Undercover in Myanmar

BEN HAMMERSLEY describes how he tricked the secret police to meet her

The Statesman (New Delhi)
September 7, 2000

WHETHER Aung San Suu Kyi likes it or not and she does not, she is an
icon. Under house arrest again, she is said to be safe and well, but her
supporters are concerned.

Last Saturday, the Nobel Peace laureate and 13 members of the National
League for Democracy were forcibly taken to Yangon. Nothing has been
heard from them since, and the authorities show no sign of granting
access to the Opposition leader who has fought for 12 years to bring
democracy to Myanmar.

"I'm no icon. That's a phrase I don't like," she insisted when I met her
in June. It was easy to understand the potency of her personality, why
she frightens Myanmar's ruling junta and why they make it so hard for
people to contact her.

Interviewing her is even trickier. Once you have made an appointment,
using contacts in two other countries, and fraudulently acquired a
tourist visa, smuggled recording equipment past military Intelligence at
Rangoon Airport, and spent the next week evading their colleagues in
your hotel bar, you are still only at the sweaty halfway point.

Getting a recording or a photograph of Mrs Suu Kyi out of Myanmar is
almost impossible. My interview was recorded in three ways: on a tiny
"memory stick" taped to the inside of my thigh; a dicta-phone tape that
went into my pocket as bait. A disk for my photographs from an Agfa
digital camera was small enough to drop between the lining and the outer
core of a pack of cigarettes, which went into my pocket with some Thai
coins, so that when the disk set off the metal detector at Rangoon
Airport, I could empty my pockets and walk through.

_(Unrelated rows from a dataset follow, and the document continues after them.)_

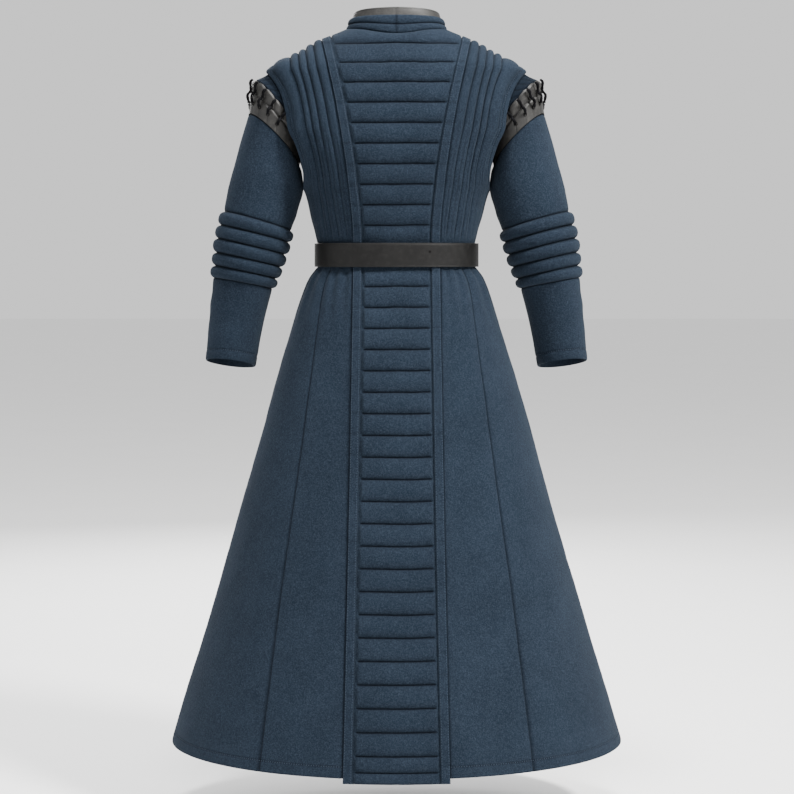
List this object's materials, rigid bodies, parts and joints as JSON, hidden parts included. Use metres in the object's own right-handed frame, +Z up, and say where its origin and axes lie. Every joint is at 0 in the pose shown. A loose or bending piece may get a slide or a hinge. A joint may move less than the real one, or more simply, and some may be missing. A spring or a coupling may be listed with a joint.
{
  "type": "quilted full-length coat with collar, laced shoulder caps and belt",
  "caption": "Full-length quilted blue cloth coat standing filled out with no wearer: ridged bodice, leather shoulder caps laced on, stand collar, flared channelled skirt and buckled belt.",
  "frame": {"origin": "wearer_shoulders: the point on the centre line, midway between front and back, at the height of the two side neck points, where the wearer's shoulders carry the coat", "axes": "+Z up from the hem to the collar, +Y towards the back of the coat, -Y towards its front, +X towards the wearer's left"},
  "size_m": [0.8942, 0.6099, 1.4646],
  "materials": {
    "blue_felt": "matt felted wool",
    "under_cloth": "matt wool in shade",
    "trim_leather": "worn satin",
    "belt_leather": "smooth satin",
    "lace_cord": "matt braided cord",
    "buckle_steel": "dull worn"
  },
  "bodies": {
    "root": {"back_centre": "blue_felt", "back_band_left": "blue_felt", "back_band_right": "blue_felt", "back_side_left": "blue_felt", "back_side_right": "blue_felt", "front_side_left": "blue_felt", "front_side_right": "blue_felt", "front_left": "blue_felt", "front_right": "blue_felt", "skirt_back_centre": "blue_felt", "skirt_band_left": "blue_felt", "skirt_band_right": "blue_felt", "skirt_back_gore_left": "blue_felt", "skirt_back_gore_right": "blue_felt", "skirt_side_gore_left": "blue_felt", "skirt_side_gore_right": "blue_felt", "skirt_front_gore_left": "blue_felt", "skirt_front_gore_right": "blue_felt", "collar_cloth": "blue_felt", "sleeve_left": "blue_felt", "sleeve_right": "blue_felt", "under_cap_left": "under_cloth", "under_cap_right": "under_cloth", "collar_leather": "trim_leather", "sleeve_leather_left": "trim_leather", "sleeve_leather_right": "trim_leather", "belt_strap": "belt_leather", "belt_keeper": "belt_leather", "lace_back_left_1": "lace_cord", "lace_back_right_1": "lace_cord", "lace_back_left_2": "lace_cord", "lace_back_right_2": "lace_cord", "lace_back_left_3": "lace_cord", "lace_back_right_3": "lace_cord", "lace_back_left_4": "lace_cord", "lace_back_right_4": "lace_cord", "lace_back_left_5": "lace_cord", "lace_back_right_5": "lace_cord", "lace_front_left_1": "lace_cord", "lace_front_right_1": "lace_cord", "lace_front_left_2": "lace_cord", "lace_front_right_2": "lace_cord", "lace_front_left_3": "lace_cord", "lace_front_right_3": "lace_cord", "lace_front_left_4": "lace_cord", "lace_front_right_4": "lace_cord", "lace_front_left_5": "lace_cord", "lace_front_right_5": "lace_cord", "buckle_frame": "buckle_steel", "buckle_prong": "buckle_steel"}
  },
  "joints": []
}
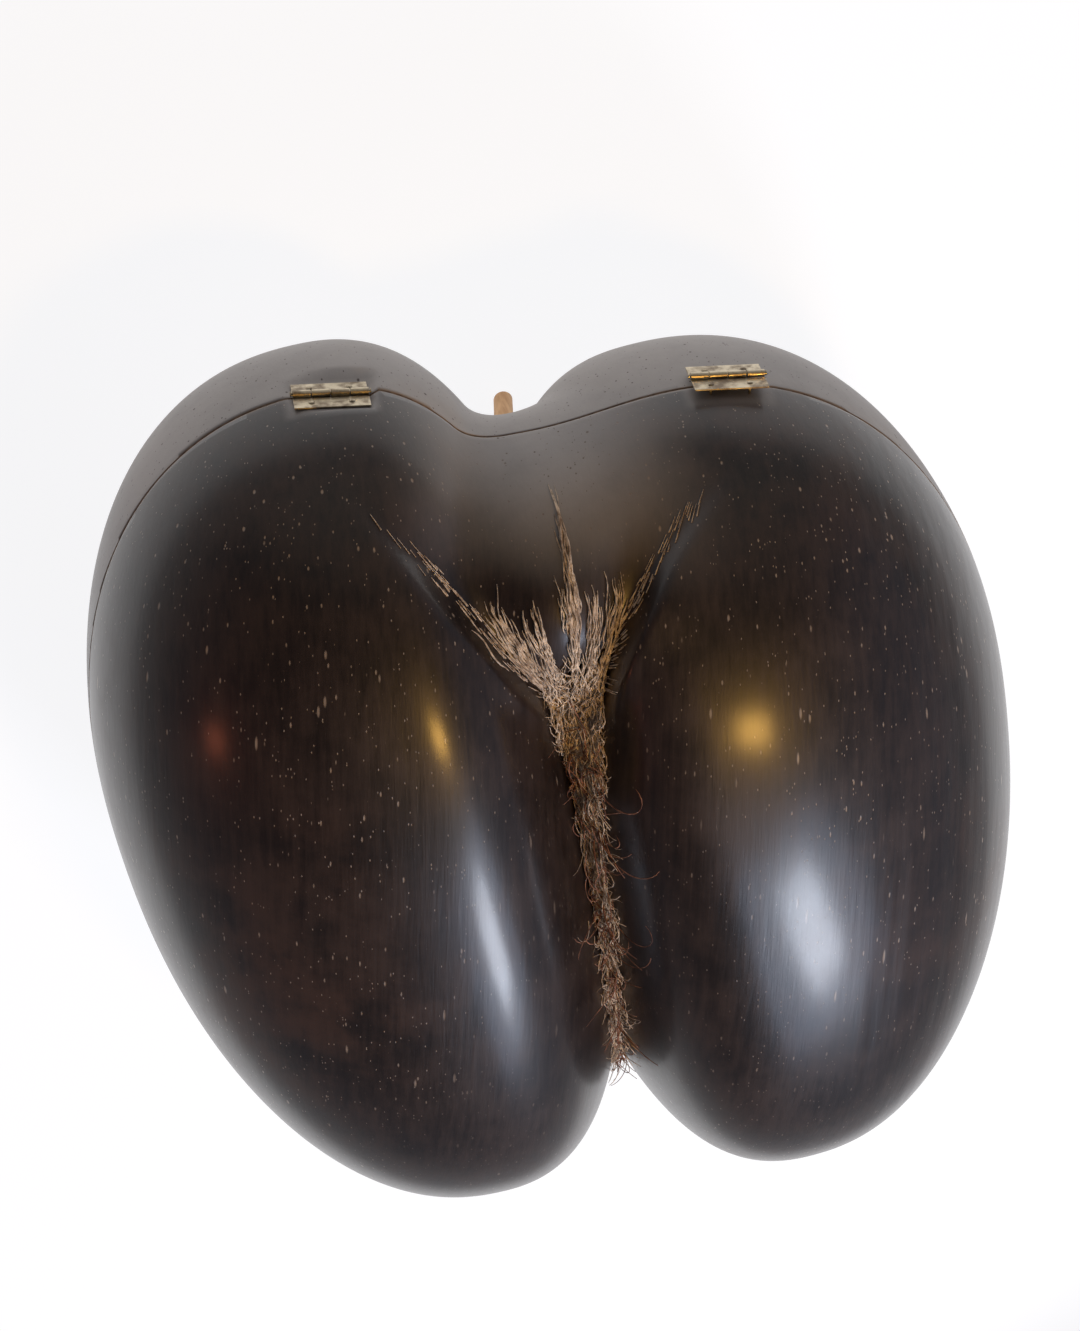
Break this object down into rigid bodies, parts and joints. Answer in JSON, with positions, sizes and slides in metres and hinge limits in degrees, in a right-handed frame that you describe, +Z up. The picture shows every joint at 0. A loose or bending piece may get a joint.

The woman who is the primary target of this huge security offensive is
small and thin with flowers woven into her hair. But with her
Oxford-educated voice and pristine Myanmarese clothes, Mrs Suu Kyi is
the kind of woman in whose company you instinctively sit up straight.
She will suddenly deflate a political argument with a giggle but her
determination remains intact. The West, she asserts, should boycott
Myanmar. No tourism, no business, she says. "The question asking whether
tourism is the best way for a poor country to try to get rich is a moot
one. This regime is not interested in handling tourism in any way except
to get as much money out of it as possible.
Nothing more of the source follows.